The Biennale had restored and borrowed three Tintoretto masterpieces: The Stealing of the Dead Body of St Mark and The Creation of the Animals, and the Last Supper, painted over a long career, well worth a long look.

The Australian Pavilion was very disappointing, but provided the funniest moment when I asked the young woman minding it what she recommended in the outside venues (paintings from Zimbabwe - we didn't get to) and then told her I had asked the guy selling me the tickets the same question and he replied, “I don't know. I come from the other side of Italy. I hate Venice.” She was gobsmacked, astonished. It reminds me of being in Rome during the last World Cup and surprised how uninterested they were, being parochial and obsessed with Roma.

Christian Boltanski in the French pavilion constructed a large and complex belt of images of Polish newborns (like a newspaper) that mix with dead Swiss, a siren brings the rushing images to a grinding halt.

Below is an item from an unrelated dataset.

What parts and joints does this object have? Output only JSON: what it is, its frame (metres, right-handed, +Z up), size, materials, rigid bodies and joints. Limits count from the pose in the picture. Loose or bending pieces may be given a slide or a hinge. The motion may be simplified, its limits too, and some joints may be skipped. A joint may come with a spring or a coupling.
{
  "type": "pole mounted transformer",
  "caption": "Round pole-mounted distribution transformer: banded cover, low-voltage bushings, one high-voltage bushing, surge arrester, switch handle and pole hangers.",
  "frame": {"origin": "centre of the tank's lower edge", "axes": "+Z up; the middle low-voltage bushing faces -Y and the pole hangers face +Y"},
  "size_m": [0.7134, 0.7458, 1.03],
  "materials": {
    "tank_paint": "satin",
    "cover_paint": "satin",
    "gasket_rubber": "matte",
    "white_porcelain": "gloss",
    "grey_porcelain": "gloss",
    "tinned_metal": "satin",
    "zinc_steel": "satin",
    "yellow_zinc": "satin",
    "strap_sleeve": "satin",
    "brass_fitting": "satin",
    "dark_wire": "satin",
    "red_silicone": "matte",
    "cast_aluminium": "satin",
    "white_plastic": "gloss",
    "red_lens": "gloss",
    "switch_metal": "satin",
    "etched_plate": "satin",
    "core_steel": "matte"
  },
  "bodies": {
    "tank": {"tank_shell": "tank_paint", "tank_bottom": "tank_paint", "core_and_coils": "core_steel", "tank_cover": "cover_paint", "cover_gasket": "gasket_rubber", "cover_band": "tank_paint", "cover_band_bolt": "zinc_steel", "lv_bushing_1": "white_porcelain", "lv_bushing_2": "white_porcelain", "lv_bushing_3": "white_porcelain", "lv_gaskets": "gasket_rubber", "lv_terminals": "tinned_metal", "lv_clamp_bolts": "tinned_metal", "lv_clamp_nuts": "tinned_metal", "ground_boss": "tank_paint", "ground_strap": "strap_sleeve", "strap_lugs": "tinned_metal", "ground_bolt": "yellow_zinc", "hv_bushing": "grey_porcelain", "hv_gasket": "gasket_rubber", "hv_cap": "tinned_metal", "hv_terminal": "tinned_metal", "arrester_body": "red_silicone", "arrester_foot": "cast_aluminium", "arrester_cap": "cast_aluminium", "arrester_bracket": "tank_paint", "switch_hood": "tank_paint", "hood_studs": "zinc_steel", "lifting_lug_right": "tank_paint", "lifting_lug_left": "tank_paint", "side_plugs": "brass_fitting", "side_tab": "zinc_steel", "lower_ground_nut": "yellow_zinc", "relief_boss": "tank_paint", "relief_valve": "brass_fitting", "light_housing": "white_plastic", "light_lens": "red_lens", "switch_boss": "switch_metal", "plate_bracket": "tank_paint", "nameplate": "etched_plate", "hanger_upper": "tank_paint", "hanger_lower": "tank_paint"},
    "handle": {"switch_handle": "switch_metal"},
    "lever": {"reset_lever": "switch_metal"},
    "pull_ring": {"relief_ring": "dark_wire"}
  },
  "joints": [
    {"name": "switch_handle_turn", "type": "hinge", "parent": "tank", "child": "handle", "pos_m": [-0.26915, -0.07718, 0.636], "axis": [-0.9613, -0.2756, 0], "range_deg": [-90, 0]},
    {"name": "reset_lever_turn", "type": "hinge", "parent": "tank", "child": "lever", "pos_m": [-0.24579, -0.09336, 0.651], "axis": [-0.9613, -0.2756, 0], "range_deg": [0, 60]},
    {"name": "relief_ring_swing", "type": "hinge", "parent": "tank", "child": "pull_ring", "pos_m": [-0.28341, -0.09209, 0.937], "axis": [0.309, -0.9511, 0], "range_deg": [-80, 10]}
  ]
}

The Golden Lion for a national pavilion went to Christoph Schlingensief and his dark German Gesamtkunstwerk, so over the top yet mesmerisng, objects, screens flickering across the whole church transformed – a weird crucifixion complete with bicycle hangs over the altar adorned with a hare referring to Durer or

(more likely) 'How to Explain Pictures to a Dead Hare', by Beuys (byUte Klophaus) – you do it by holding tight a dead hare. [Today I have been watching Manet's hare in Avignon - like his melon a great w-o-a.] Flickering images include his old films and X-rays of his black lungs that killed him last year.

An honourable mention should go to the cafe for their work of art – a crab sandwich (white bread with the crusts cut off) - art can be so decadent.

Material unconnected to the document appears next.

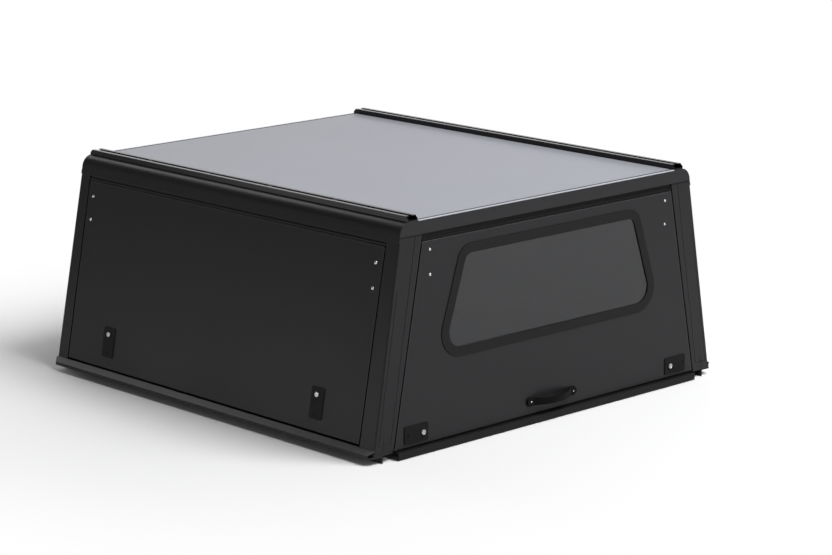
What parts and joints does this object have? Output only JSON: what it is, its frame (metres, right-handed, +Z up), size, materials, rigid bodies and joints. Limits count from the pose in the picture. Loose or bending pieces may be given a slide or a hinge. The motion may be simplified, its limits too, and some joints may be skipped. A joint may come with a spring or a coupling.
{
  "type": "pickup truck canopy",
  "caption": "Black metal canopy for a pickup tub with lift-up side doors, a lift-up rear door with a window, a grey roof and roof tracks.",
  "frame": {"origin": "below the middle of the whole canopy, at the level of its lowest edge", "axes": "+Z up, +Y towards the front (the side next to the cab), +X to the right of the vehicle; the rear door faces -Y"},
  "size_m": [1.6384, 1.6639, 0.768],
  "materials": {
    "black_coat": "satin",
    "inner_coat": "satin",
    "roof_coat": "satin",
    "tinted_glass": "gloss",
    "black_rubber": "matte",
    "lock_plastic": "matte",
    "bright_steel": "satin"
  },
  "bodies": {
    "frame": {"roof_skin": "roof_coat", "roof_bows": "inner_coat", "rear_header": "black_coat", "front_header": "black_coat", "front_base_rail": "black_coat", "front_bulkhead": "black_coat", "front_window_rubber": "black_rubber", "front_window_glass": "tinted_glass", "left_shoulder_rail": "black_coat", "left_roof_track": "black_coat", "left_base_rail": "black_coat", "left_rear_corner_post": "black_coat", "left_front_corner_post": "black_coat", "right_shoulder_rail": "black_coat", "right_roof_track": "black_coat", "right_base_rail": "black_coat", "right_rear_corner_post": "black_coat", "right_front_corner_post": "black_coat"},
    "left_door": {"left_door_hinge_strip": "black_coat", "left_door_skin": "black_coat", "left_door_inner_panel": "inner_coat", "left_door_seal": "black_rubber", "left_door_lock_front": "lock_plastic", "left_door_lock_rear": "lock_plastic"},
    "right_door": {"right_door_hinge_strip": "black_coat", "right_door_skin": "black_coat", "right_door_inner_panel": "inner_coat", "right_door_seal": "black_rubber", "right_door_lock_front": "lock_plastic", "right_door_lock_rear": "lock_plastic"},
    "rear_door": {"rear_door_hinge_strip": "black_coat", "rear_door_skin": "black_coat", "rear_door_inner_panel": "inner_coat", "rear_door_seal": "black_rubber", "rear_door_window_rubber": "black_rubber", "rear_door_window_glass": "tinted_glass", "rear_door_pull_handle": "black_coat", "rear_door_lock_left": "lock_plastic", "rear_door_lock_right": "lock_plastic", "rear_door_tailgate_lip": "black_coat"}
  },
  "joints": [
    {"name": "left_door_hinge", "type": "hinge", "parent": "frame", "child": "left_door", "pos_m": [-0.6851, 0.01, 0.67715], "axis": [0, 1, 0], "range_deg": [0, 95]},
    {"name": "right_door_hinge", "type": "hinge", "parent": "frame", "child": "right_door", "pos_m": [0.6851, 0.01, 0.67715], "axis": [0, -1, 0], "range_deg": [0, 95]},
    {"name": "rear_door_hinge", "type": "hinge", "parent": "frame", "child": "rear_door", "pos_m": [0, -0.78272, 0.69295], "axis": [-1, 0, 0], "range_deg": [0, 95]}
  ]
}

Outside the two main areas, The Iraqi Pavilion was all about water and a successful show through a coming together by five different artists. Nearby is the ‘Memory of Books’ a site-specific installation by Chiharu Shiota in collaboration with the Gervasuti Foundation using books she found there (part of the Foundation’s library) piled on a desk with a seat but impossible to reach being in the centre of a web of thousands of strands of black wool intersecting walls, floors and the ceiling of the space.

Padua

After the whirlwind of nearly 2 days in Venice, early Sunday in Padua was marvellous, after a gap of 21 years we visited the Giotto masterpiece again, “To stabilise the microclimate you are requested to remain in the room for a few minutes.” It was more like 15, but an informative film whiled away the time. We had 15 minutes precisely in the chapel, that is taking art seriously, esp. banning cameras.

Afterwards saw the Mantegna frescoes, incomplete after Allied bombing and relying on coins to illuminate the walls. then explored the city with the echo of footsteps.

The philosopher Richard Wollheim could easily spend an hour watching a painting (particularly Poussin), “it was only then, with the same amount of time or more to spend looking at it, that the picture could be relied upon to disclose itself as it was. I spent long hours. . . coaxing a picture to life.” Who has such time in the modern world?

Note: Wollheim, Richard (1987) Painting as an Art, Princeton University Press, p8. Art historian T. J. Clark became obsessed with a Poussin show at the Getty Museum spent much time studying and writing about two Poussin pictures while research fellow Getty Centre, Los Angeles 2000. He found that he "could not stop.". See ‘A serpent's tale: Arthur C. Danto on T. J. Clark’, ArtForum, Feb, 2007.